Глазницы пусты и заполняются чем-то вязким каждый раз, как я трясу головой. Ничего не видно, и я не могу моргнуть не потому, что повязка закрывает вид, — я не чувствую век, как не ощущаю ряд ресниц, чуть щекочущих кожу.
Я не могу пошевелить стопами и не решаюсь подвигать обрубками ног, поскольку трение о землю вновь приведет к кровотечению, а болезненный жар вцепится клыками в израненную плоть, прогрызая и без того глубокие раны. Кто-то изредка меняет мне повязки. Но кровь, засыхая на чувствительной коже, с трудом отходит вместе с бинтами, и мне кажется, что с меня снимают не бинты, а целые лоскуты, пускающие по земле новые алые ручейки.
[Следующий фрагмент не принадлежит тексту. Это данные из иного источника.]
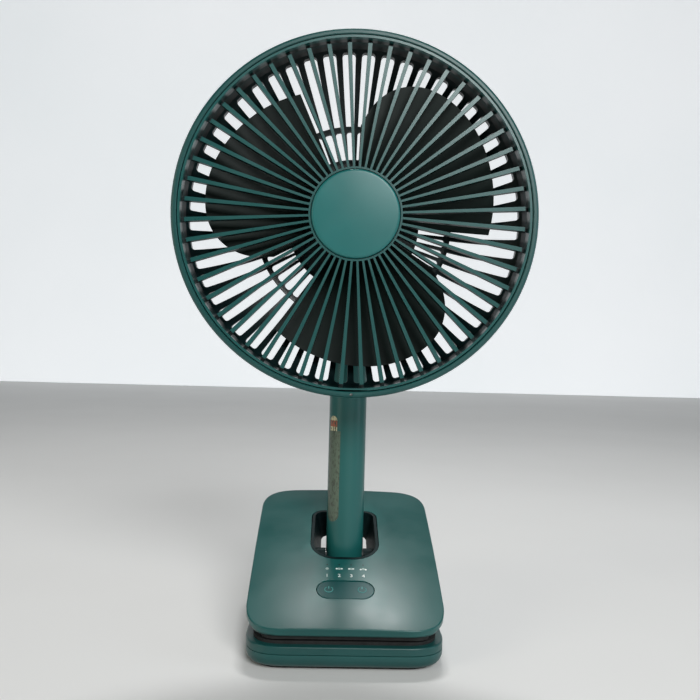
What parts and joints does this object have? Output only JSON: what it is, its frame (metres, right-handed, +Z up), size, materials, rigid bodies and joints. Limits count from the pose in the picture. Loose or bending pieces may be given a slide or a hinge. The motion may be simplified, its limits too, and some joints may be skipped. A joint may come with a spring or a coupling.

Не могу пошевелить я и пальцами. Испуганная стража, полная ненависти, связала мне руки так сильно, что к кистям не приходила кровь. Спустя несколько дней обрубили и их, поскольку пальцы начали чернеть. Порой мне кажется, что я случайно цепляю ногтем землю, но все это фантомные иллюзии, жестоко измывающиеся над мозгом и скручивающие нутро.
У меня нет сил говорить, но в рот мне тоже кладут тряпку, которую достают лишь тогда, когда ходячему трупу позволено пить. Неловкие оруженосцы постоянно задевают открытые раны и то и дело достают из ножен мечи, словно бы я ещё в силах что-то предпринять. Но я больше не могу…Ни терпеть. Ни ждать. Изувеченный раненый разум все чаще погружается в сон, но более не дарует сладкие видения — вместо них лишь мрак с редкими красными вспышками, что импульсами пронизывают темень, знаменуя своим появлением лишь одно — сегодня вновь что-то отрубили.
Боль настолько ужасная, что первые дни я непрерывно кричала до хрипоты. Спасительная регенерация, отращивая новые конечности, вонзала кости в кровоточащую плоть, и вскоре я перегорела. Что-то щелкнуло в голове, а после разбилось, как стекло, прервав ряд мук и забрав с собой другие чувства. Я больше не считала дни, больше не перечисляла имена тех, кто был готов пожертвовать собой ради меня. Больше не думала о будущем. Больше не боялась. В целом, я вообще ничего не чувствовала…Это была безупречная пустота.